- THE EXERCISE -
Quote the entries below from the line with "obj.matrix_world = world" through the line with "FOLD_RADIUS = 0.0050", both ends included, and only those lines.

- RECORDS SHOWN -
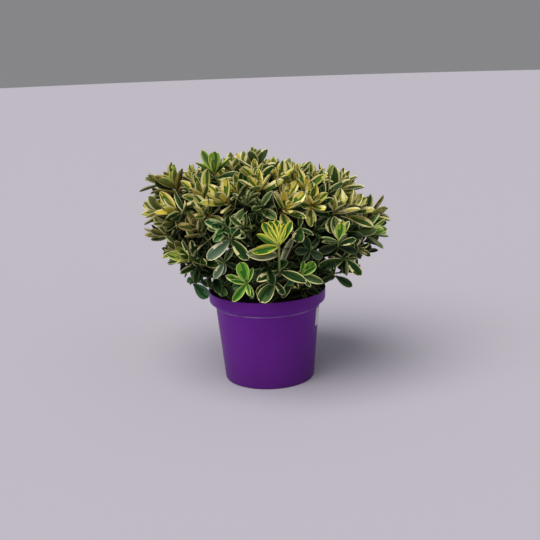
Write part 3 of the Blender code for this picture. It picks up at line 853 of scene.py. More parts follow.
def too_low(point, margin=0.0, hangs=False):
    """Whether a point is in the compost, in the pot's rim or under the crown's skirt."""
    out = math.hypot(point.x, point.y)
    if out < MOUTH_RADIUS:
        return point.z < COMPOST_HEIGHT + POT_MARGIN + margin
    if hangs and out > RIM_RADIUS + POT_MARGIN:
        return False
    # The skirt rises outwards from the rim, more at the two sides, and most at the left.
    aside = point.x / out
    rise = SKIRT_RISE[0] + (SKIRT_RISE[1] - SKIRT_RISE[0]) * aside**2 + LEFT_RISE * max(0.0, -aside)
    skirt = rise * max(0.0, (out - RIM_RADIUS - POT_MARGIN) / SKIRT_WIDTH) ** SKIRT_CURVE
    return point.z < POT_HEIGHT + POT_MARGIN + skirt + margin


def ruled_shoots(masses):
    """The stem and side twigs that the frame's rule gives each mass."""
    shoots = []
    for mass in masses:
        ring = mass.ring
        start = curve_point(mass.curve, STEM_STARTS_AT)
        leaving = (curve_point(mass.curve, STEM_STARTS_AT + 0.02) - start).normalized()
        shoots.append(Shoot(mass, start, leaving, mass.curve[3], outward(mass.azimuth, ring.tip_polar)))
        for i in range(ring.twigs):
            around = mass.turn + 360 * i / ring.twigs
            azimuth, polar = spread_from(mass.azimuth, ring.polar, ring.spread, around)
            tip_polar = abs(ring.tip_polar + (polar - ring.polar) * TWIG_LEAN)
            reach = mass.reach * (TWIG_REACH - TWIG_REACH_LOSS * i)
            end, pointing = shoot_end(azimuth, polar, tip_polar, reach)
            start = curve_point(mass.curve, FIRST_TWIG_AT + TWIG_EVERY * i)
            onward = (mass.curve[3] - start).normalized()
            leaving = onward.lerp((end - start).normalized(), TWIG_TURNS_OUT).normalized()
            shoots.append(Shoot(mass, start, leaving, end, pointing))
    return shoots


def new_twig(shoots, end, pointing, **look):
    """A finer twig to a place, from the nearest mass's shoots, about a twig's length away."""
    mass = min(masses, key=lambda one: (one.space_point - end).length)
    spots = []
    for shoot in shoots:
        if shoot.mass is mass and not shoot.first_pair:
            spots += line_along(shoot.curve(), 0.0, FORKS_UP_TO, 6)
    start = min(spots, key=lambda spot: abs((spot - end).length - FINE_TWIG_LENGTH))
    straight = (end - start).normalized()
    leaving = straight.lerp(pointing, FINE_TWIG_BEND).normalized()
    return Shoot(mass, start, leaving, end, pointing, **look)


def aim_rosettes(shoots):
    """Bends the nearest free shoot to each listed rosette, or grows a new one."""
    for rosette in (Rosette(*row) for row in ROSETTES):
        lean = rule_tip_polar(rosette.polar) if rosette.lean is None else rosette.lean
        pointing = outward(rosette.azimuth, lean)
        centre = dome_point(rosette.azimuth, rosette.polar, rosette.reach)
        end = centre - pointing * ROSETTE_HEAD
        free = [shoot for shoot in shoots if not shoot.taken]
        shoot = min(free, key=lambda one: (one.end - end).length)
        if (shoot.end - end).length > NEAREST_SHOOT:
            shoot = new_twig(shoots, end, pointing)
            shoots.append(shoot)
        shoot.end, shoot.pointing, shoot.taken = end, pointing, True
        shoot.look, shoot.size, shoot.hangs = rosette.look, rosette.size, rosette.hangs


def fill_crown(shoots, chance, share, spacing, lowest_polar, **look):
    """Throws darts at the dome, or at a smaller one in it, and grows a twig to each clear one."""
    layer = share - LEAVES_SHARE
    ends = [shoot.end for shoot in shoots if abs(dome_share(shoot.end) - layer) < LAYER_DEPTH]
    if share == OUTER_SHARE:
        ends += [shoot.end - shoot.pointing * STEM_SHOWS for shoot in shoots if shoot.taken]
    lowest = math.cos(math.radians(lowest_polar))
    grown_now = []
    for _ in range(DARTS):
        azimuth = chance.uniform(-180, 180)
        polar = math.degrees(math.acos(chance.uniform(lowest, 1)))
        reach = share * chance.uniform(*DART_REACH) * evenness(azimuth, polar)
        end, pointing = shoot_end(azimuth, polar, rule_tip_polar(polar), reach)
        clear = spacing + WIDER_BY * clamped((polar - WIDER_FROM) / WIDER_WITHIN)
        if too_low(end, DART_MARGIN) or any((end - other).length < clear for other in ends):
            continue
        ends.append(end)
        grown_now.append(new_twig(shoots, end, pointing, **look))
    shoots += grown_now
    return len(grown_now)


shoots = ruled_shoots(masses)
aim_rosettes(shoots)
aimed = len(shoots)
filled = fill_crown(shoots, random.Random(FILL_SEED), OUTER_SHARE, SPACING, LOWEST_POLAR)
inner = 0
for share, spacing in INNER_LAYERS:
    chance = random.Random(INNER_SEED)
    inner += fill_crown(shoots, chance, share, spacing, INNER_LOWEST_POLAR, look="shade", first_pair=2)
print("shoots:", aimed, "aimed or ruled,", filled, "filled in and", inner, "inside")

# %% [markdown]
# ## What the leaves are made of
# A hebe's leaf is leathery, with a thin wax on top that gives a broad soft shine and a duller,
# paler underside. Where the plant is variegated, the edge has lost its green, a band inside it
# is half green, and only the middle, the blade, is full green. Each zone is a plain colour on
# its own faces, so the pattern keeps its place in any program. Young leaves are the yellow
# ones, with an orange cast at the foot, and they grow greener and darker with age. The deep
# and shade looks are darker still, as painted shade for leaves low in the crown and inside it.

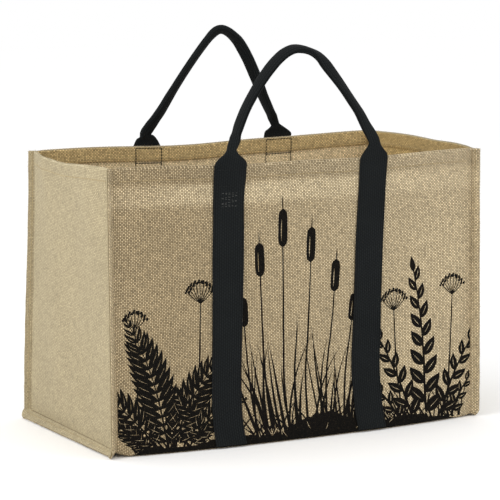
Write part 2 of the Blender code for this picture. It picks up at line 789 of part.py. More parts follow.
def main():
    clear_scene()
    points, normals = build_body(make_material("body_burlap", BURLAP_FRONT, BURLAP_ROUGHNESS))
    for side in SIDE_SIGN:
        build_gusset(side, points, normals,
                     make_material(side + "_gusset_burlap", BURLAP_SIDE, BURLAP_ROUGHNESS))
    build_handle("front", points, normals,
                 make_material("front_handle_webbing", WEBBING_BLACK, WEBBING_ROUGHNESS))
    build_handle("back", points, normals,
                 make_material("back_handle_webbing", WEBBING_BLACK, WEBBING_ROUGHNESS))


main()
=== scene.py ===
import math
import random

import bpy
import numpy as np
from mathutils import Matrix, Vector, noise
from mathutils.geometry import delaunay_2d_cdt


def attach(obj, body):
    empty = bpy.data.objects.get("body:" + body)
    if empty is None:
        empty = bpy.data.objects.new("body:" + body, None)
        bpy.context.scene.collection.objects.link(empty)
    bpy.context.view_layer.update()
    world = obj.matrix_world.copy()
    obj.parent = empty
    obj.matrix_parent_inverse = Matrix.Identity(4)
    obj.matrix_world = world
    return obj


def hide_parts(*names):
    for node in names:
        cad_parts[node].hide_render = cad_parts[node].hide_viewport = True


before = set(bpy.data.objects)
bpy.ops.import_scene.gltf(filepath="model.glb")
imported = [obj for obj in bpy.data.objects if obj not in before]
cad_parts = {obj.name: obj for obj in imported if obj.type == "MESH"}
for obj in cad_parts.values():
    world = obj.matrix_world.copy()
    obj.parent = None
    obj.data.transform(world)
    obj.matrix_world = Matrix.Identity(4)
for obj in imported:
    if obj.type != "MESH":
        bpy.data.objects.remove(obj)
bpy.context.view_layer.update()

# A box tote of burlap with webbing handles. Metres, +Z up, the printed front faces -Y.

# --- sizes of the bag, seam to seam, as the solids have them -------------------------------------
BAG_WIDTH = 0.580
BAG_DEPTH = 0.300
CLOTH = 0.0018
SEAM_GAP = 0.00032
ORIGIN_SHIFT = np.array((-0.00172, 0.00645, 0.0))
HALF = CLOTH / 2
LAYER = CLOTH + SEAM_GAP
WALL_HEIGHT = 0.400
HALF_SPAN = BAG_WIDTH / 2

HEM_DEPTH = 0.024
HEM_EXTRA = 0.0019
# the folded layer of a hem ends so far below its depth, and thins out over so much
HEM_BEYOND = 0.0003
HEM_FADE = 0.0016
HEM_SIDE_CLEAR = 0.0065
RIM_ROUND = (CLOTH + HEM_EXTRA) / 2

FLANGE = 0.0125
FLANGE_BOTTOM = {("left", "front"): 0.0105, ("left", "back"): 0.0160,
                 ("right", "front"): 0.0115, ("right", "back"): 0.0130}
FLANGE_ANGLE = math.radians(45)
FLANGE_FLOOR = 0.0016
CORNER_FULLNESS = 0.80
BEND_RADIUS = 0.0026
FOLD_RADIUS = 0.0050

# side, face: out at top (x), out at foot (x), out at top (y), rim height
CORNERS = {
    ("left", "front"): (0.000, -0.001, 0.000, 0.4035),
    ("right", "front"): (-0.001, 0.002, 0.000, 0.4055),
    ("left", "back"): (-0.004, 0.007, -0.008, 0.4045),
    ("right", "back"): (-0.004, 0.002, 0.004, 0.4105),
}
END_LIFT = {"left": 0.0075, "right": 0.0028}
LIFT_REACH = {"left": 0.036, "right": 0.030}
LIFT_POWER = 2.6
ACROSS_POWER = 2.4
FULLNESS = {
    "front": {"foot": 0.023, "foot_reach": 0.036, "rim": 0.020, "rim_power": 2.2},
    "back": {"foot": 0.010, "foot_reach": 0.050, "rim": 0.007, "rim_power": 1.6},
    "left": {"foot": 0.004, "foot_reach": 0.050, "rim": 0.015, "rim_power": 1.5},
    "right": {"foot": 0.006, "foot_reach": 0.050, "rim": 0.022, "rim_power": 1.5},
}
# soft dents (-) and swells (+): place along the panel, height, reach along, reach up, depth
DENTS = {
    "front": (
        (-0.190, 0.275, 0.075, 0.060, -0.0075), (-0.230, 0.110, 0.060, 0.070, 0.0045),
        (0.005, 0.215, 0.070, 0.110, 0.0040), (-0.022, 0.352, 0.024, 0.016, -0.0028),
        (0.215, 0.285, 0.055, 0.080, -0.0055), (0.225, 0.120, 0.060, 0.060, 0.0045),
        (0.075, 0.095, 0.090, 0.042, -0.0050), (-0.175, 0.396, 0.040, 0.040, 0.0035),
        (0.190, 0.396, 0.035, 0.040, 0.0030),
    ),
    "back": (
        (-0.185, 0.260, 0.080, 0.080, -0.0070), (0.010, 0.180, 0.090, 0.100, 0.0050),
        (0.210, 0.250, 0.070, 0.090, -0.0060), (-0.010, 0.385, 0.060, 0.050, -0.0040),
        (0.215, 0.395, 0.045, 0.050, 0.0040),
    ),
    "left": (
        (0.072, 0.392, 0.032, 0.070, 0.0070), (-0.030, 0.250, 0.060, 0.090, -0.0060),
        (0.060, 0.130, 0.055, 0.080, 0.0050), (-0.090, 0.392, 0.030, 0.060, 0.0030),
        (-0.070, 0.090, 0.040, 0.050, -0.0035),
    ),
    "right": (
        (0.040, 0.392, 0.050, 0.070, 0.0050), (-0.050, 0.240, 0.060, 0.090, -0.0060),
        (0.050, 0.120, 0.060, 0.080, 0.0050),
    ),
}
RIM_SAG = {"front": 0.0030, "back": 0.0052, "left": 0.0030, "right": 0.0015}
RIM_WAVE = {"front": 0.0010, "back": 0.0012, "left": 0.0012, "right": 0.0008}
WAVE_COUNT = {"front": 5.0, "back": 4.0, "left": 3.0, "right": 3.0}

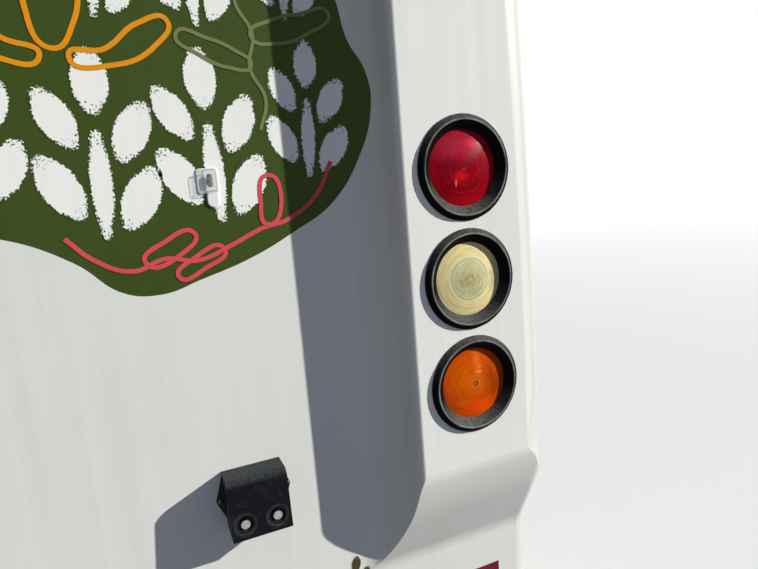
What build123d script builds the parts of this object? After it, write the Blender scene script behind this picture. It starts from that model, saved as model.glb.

- FINAL RESULT -
    obj.matrix_world = world
    return obj


def hide_parts(*names):
    for node in names:
        cad_parts[node].hide_render = cad_parts[node].hide_viewport = True


before = set(bpy.data.objects)
bpy.ops.import_scene.gltf(filepath="model.glb")
imported = [obj for obj in bpy.data.objects if obj not in before]
cad_parts = {obj.name: obj for obj in imported if obj.type == "MESH"}
for obj in cad_parts.values():
    world = obj.matrix_world.copy()
    obj.parent = None
    obj.data.transform(world)
    obj.matrix_world = Matrix.Identity(4)
for obj in imported:
    if obj.type != "MESH":
        bpy.data.objects.remove(obj)
bpy.context.view_layer.update()

# A box tote of burlap with webbing handles. Metres, +Z up, the printed front faces -Y.

# --- sizes of the bag, seam to seam, as the solids have them -------------------------------------
BAG_WIDTH = 0.580
BAG_DEPTH = 0.300
CLOTH = 0.0018
SEAM_GAP = 0.00032
ORIGIN_SHIFT = np.array((-0.00172, 0.00645, 0.0))
HALF = CLOTH / 2
LAYER = CLOTH + SEAM_GAP
WALL_HEIGHT = 0.400
HALF_SPAN = BAG_WIDTH / 2

HEM_DEPTH = 0.024
HEM_EXTRA = 0.0019
# the folded layer of a hem ends so far below its depth, and thins out over so much
HEM_BEYOND = 0.0003
HEM_FADE = 0.0016
HEM_SIDE_CLEAR = 0.0065
RIM_ROUND = (CLOTH + HEM_EXTRA) / 2

FLANGE = 0.0125
FLANGE_BOTTOM = {("left", "front"): 0.0105, ("left", "back"): 0.0160,
                 ("right", "front"): 0.0115, ("right", "back"): 0.0130}
FLANGE_ANGLE = math.radians(45)
FLANGE_FLOOR = 0.0016
CORNER_FULLNESS = 0.80
BEND_RADIUS = 0.0026
FOLD_RADIUS = 0.0050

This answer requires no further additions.